- [Aim] Reproduce the entries in full, with no changes.

- [Data for processing]

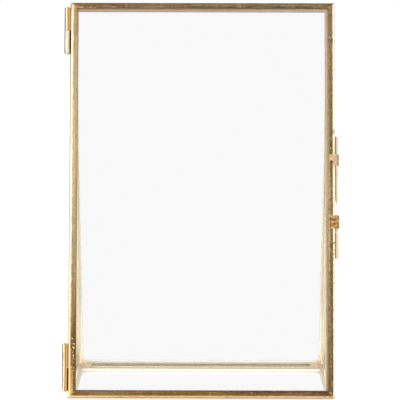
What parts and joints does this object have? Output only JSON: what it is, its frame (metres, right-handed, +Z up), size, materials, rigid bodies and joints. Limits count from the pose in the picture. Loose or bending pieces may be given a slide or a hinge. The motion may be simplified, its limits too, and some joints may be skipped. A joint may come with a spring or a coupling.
{
  "type": "desktop photo frame",
  "caption": "Free-standing wedge-shaped brass and clear glass photo frame with a side-hinged glass door held by a sliding bolt.",
  "frame": {"origin": "middle of the underside of the front base rail, on the plane the frame stands on", "axes": "+Z up, -Y towards the viewer in front of the door, +X to the viewer's right, so the hinges are on -X and the bolt on +X"},
  "size_m": [0.1086, 0.0605, 0.1539],
  "materials": {
    "door_brass": "handmade, satin with brown patina and pale worn edges",
    "case_brass": "handmade, satin",
    "hinge_brass": "drawn tube, polished",
    "solder": "brazing solder, rounded and uneven",
    "glass": "clear picture glass"
  },
  "bodies": {
    "case": {"front_stile_left": "case_brass", "front_stile_right": "case_brass", "front_rail_top": "case_brass", "front_rail_bottom": "case_brass", "front_glass": "glass", "back_stile_left": "case_brass", "back_stile_right": "case_brass", "back_rail_top": "case_brass", "back_rail_bottom": "case_brass", "back_glass": "glass", "base_rail_left": "case_brass", "base_rail_right": "case_brass", "base_rail_front": "case_brass", "base_rail_back": "case_brass", "base_glass": "glass", "left_side_front_edge": "case_brass", "left_side_back_edge": "case_brass", "left_side_foot": "case_brass", "left_side_glass": "glass", "right_side_front_edge": "case_brass", "right_side_back_edge": "case_brass", "right_side_foot": "case_brass", "right_side_glass": "glass", "ridge_solder": "solder", "corner_solder_left": "solder", "corner_solder_right": "solder", "upper_hinge_case_knuckle": "hinge_brass", "upper_hinge_pin": "hinge_brass", "lower_hinge_case_knuckle": "hinge_brass", "lower_hinge_pin": "hinge_brass", "bolt_keeper": "hinge_brass"},
    "door": {"door_stile_left": "door_brass", "door_stile_right": "door_brass", "door_rail_top": "door_brass", "door_rail_bottom": "door_brass", "door_glass": "glass", "upper_hinge_door_knuckle": "hinge_brass", "lower_hinge_door_knuckle": "hinge_brass", "bolt_guide": "hinge_brass", "guide_saddle": "solder", "bolt_eye": "hinge_brass", "eye_saddle": "solder"},
    "bolt": {"latch_bolt": "hinge_brass"}
  },
  "joints": [
    {"name": "door_swing", "type": "hinge", "parent": "case", "child": "door", "pos_m": [-0.05291, -0.00493, 0.00012], "axis": [0, -0.1736, -0.9848], "range_deg": [0, 180]},
    {"name": "bolt_slide", "type": "slide", "parent": "door", "child": "bolt", "axis": [0, -0.1736, -0.9848], "range_m": [0, 0.0135]}
  ]
}
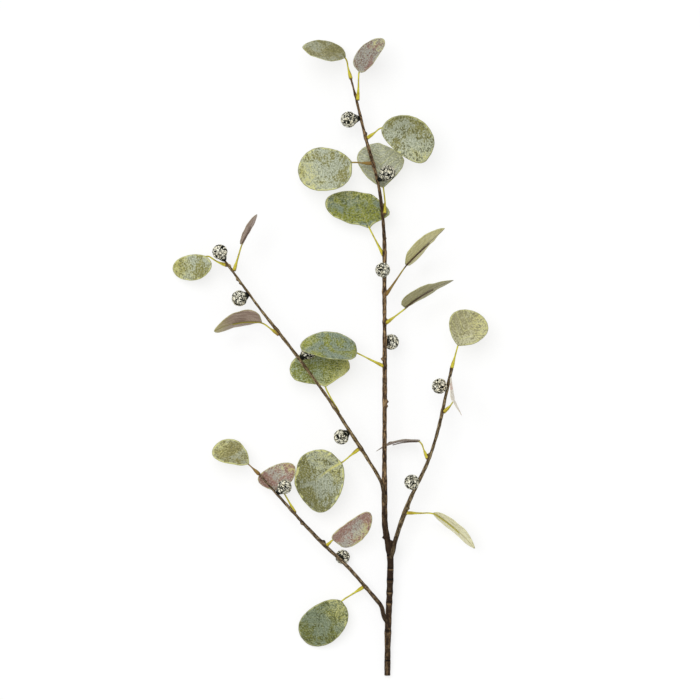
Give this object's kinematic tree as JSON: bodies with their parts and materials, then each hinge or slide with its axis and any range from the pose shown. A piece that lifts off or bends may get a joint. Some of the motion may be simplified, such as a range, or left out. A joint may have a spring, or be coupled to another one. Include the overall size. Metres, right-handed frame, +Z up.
{
  "type": "eucalyptus branch",
  "caption": "Artificial eucalyptus spray lying flat: a brown main stem with side shoots, round grey-green leaves on yellow stalks, and small speckled seed heads.",
  "frame": {"origin": "middle of the branch's bounding box, at the height of the surface it lies on", "axes": "+Y along the main stem from its cut end towards the top leaves, +X to the right seen from above, +Z up from the surface"},
  "size_m": [0.3488, 0.7036, 0.0769],
  "materials": {
    "bark": "matt brown, ribbed lengthwise",
    "stalk": "satin lime yellow, brown at some collars",
    "leaf": "matt printed cloth, frosted grey-green with a yellow rim",
    "seed_head": "matt, lumpy, dark with cream speckles"
  },
  "bodies": {
    "root": {"main_stem": "bark", "lower_left_branch": "bark", "upper_left_branch": "bark", "right_branch": "bark", "leaf_blade_01": "leaf", "leaf_stalk_01": "stalk", "leaf_blade_02": "leaf", "leaf_stalk_02": "stalk", "leaf_blade_03": "leaf", "leaf_stalk_03": "stalk", "leaf_blade_04": "leaf", "leaf_stalk_04": "stalk", "leaf_blade_05": "leaf", "leaf_stalk_05": "stalk", "leaf_blade_06": "leaf", "leaf_stalk_06": "stalk", "leaf_blade_07": "leaf", "leaf_stalk_07": "stalk", "leaf_blade_08": "leaf", "leaf_stalk_08": "stalk", "leaf_blade_09": "leaf", "leaf_stalk_09": "stalk", "leaf_blade_10": "leaf", "leaf_stalk_10": "stalk", "leaf_blade_11": "leaf", "leaf_stalk_11": "stalk", "leaf_blade_12": "leaf", "leaf_stalk_12": "stalk", "leaf_blade_13": "leaf", "leaf_stalk_13": "stalk", "leaf_blade_14": "leaf", "leaf_stalk_14": "stalk", "leaf_blade_15": "leaf", "leaf_stalk_15": "stalk", "leaf_blade_16": "leaf", "leaf_stalk_16": "stalk", "leaf_blade_17": "leaf", "leaf_stalk_17": "stalk", "leaf_blade_18": "leaf", "leaf_stalk_18": "stalk", "leaf_blade_19": "leaf", "leaf_stalk_19": "stalk", "leaf_blade_20": "leaf", "leaf_stalk_20": "stalk", "leaf_blade_21": "leaf", "leaf_stalk_21": "stalk", "leaf_blade_22": "leaf", "leaf_stalk_22": "stalk", "seed_head_01": "seed_head", "seed_head_02": "seed_head", "seed_head_03": "seed_head", "seed_head_04": "seed_head", "seed_head_05": "seed_head", "seed_head_06": "seed_head", "seed_head_07": "seed_head", "seed_head_08": "seed_head", "seed_head_09": "seed_head", "seed_head_10": "seed_head", "seed_head_11": "seed_head", "seed_head_12": "seed_head"}
  },
  "joints": []
}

- [Problem solution]
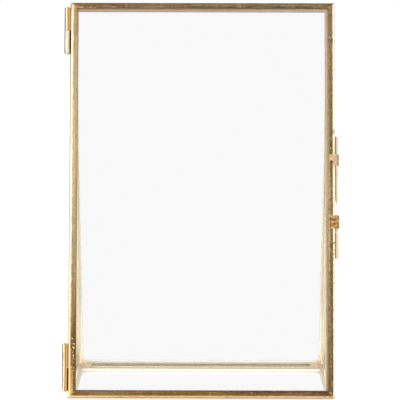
What parts and joints does this object have? Output only JSON: what it is, its frame (metres, right-handed, +Z up), size, materials, rigid bodies and joints. Limits count from the pose in the picture. Loose or bending pieces may be given a slide or a hinge. The motion may be simplified, its limits too, and some joints may be skipped. A joint may come with a spring or a coupling.
{
  "type": "desktop photo frame",
  "caption": "Free-standing wedge-shaped brass and clear glass photo frame with a side-hinged glass door held by a sliding bolt.",
  "frame": {"origin": "middle of the underside of the front base rail, on the plane the frame stands on", "axes": "+Z up, -Y towards the viewer in front of the door, +X to the viewer's right, so the hinges are on -X and the bolt on +X"},
  "size_m": [0.1086, 0.0605, 0.1539],
  "materials": {
    "door_brass": "handmade, satin with brown patina and pale worn edges",
    "case_brass": "handmade, satin",
    "hinge_brass": "drawn tube, polished",
    "solder": "brazing solder, rounded and uneven",
    "glass": "clear picture glass"
  },
  "bodies": {
    "case": {"front_stile_left": "case_brass", "front_stile_right": "case_brass", "front_rail_top": "case_brass", "front_rail_bottom": "case_brass", "front_glass": "glass", "back_stile_left": "case_brass", "back_stile_right": "case_brass", "back_rail_top": "case_brass", "back_rail_bottom": "case_brass", "back_glass": "glass", "base_rail_left": "case_brass", "base_rail_right": "case_brass", "base_rail_front": "case_brass", "base_rail_back": "case_brass", "base_glass": "glass", "left_side_front_edge": "case_brass", "left_side_back_edge": "case_brass", "left_side_foot": "case_brass", "left_side_glass": "glass", "right_side_front_edge": "case_brass", "right_side_back_edge": "case_brass", "right_side_foot": "case_brass", "right_side_glass": "glass", "ridge_solder": "solder", "corner_solder_left": "solder", "corner_solder_right": "solder", "upper_hinge_case_knuckle": "hinge_brass", "upper_hinge_pin": "hinge_brass", "lower_hinge_case_knuckle": "hinge_brass", "lower_hinge_pin": "hinge_brass", "bolt_keeper": "hinge_brass"},
    "door": {"door_stile_left": "door_brass", "door_stile_right": "door_brass", "door_rail_top": "door_brass", "door_rail_bottom": "door_brass", "door_glass": "glass", "upper_hinge_door_knuckle": "hinge_brass", "lower_hinge_door_knuckle": "hinge_brass", "bolt_guide": "hinge_brass", "guide_saddle": "solder", "bolt_eye": "hinge_brass", "eye_saddle": "solder"},
    "bolt": {"latch_bolt": "hinge_brass"}
  },
  "joints": [
    {"name": "door_swing", "type": "hinge", "parent": "case", "child": "door", "pos_m": [-0.05291, -0.00493, 0.00012], "axis": [0, -0.1736, -0.9848], "range_deg": [0, 180]},
    {"name": "bolt_slide", "type": "slide", "parent": "door", "child": "bolt", "axis": [0, -0.1736, -0.9848], "range_m": [0, 0.0135]}
  ]
}
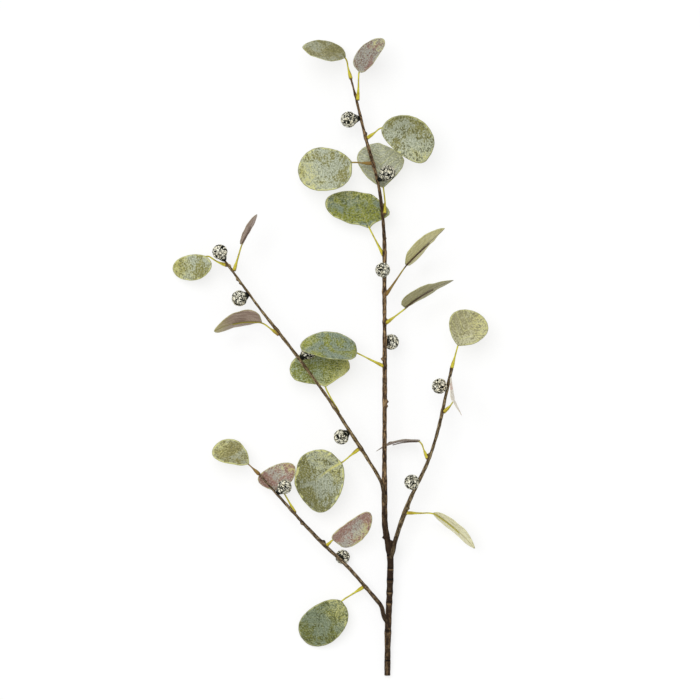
Give this object's kinematic tree as JSON: bodies with their parts and materials, then each hinge or slide with its axis and any range from the pose shown. A piece that lifts off or bends may get a joint. Some of the motion may be simplified, such as a range, or left out. A joint may have a spring, or be coupled to another one. Include the overall size. Metres, right-handed frame, +Z up.
{
  "type": "eucalyptus branch",
  "caption": "Artificial eucalyptus spray lying flat: a brown main stem with side shoots, round grey-green leaves on yellow stalks, and small speckled seed heads.",
  "frame": {"origin": "middle of the branch's bounding box, at the height of the surface it lies on", "axes": "+Y along the main stem from its cut end towards the top leaves, +X to the right seen from above, +Z up from the surface"},
  "size_m": [0.3488, 0.7036, 0.0769],
  "materials": {
    "bark": "matt brown, ribbed lengthwise",
    "stalk": "satin lime yellow, brown at some collars",
    "leaf": "matt printed cloth, frosted grey-green with a yellow rim",
    "seed_head": "matt, lumpy, dark with cream speckles"
  },
  "bodies": {
    "root": {"main_stem": "bark", "lower_left_branch": "bark", "upper_left_branch": "bark", "right_branch": "bark", "leaf_blade_01": "leaf", "leaf_stalk_01": "stalk", "leaf_blade_02": "leaf", "leaf_stalk_02": "stalk", "leaf_blade_03": "leaf", "leaf_stalk_03": "stalk", "leaf_blade_04": "leaf", "leaf_stalk_04": "stalk", "leaf_blade_05": "leaf", "leaf_stalk_05": "stalk", "leaf_blade_06": "leaf", "leaf_stalk_06": "stalk", "leaf_blade_07": "leaf", "leaf_stalk_07": "stalk", "leaf_blade_08": "leaf", "leaf_stalk_08": "stalk", "leaf_blade_09": "leaf", "leaf_stalk_09": "stalk", "leaf_blade_10": "leaf", "leaf_stalk_10": "stalk", "leaf_blade_11": "leaf", "leaf_stalk_11": "stalk", "leaf_blade_12": "leaf", "leaf_stalk_12": "stalk", "leaf_blade_13": "leaf", "leaf_stalk_13": "stalk", "leaf_blade_14": "leaf", "leaf_stalk_14": "stalk", "leaf_blade_15": "leaf", "leaf_stalk_15": "stalk", "leaf_blade_16": "leaf", "leaf_stalk_16": "stalk", "leaf_blade_17": "leaf", "leaf_stalk_17": "stalk", "leaf_blade_18": "leaf", "leaf_stalk_18": "stalk", "leaf_blade_19": "leaf", "leaf_stalk_19": "stalk", "leaf_blade_20": "leaf", "leaf_stalk_20": "stalk", "leaf_blade_21": "leaf", "leaf_stalk_21": "stalk", "leaf_blade_22": "leaf", "leaf_stalk_22": "stalk", "seed_head_01": "seed_head", "seed_head_02": "seed_head", "seed_head_03": "seed_head", "seed_head_04": "seed_head", "seed_head_05": "seed_head", "seed_head_06": "seed_head", "seed_head_07": "seed_head", "seed_head_08": "seed_head", "seed_head_09": "seed_head", "seed_head_10": "seed_head", "seed_head_11": "seed_head", "seed_head_12": "seed_head"}
  },
  "joints": []
}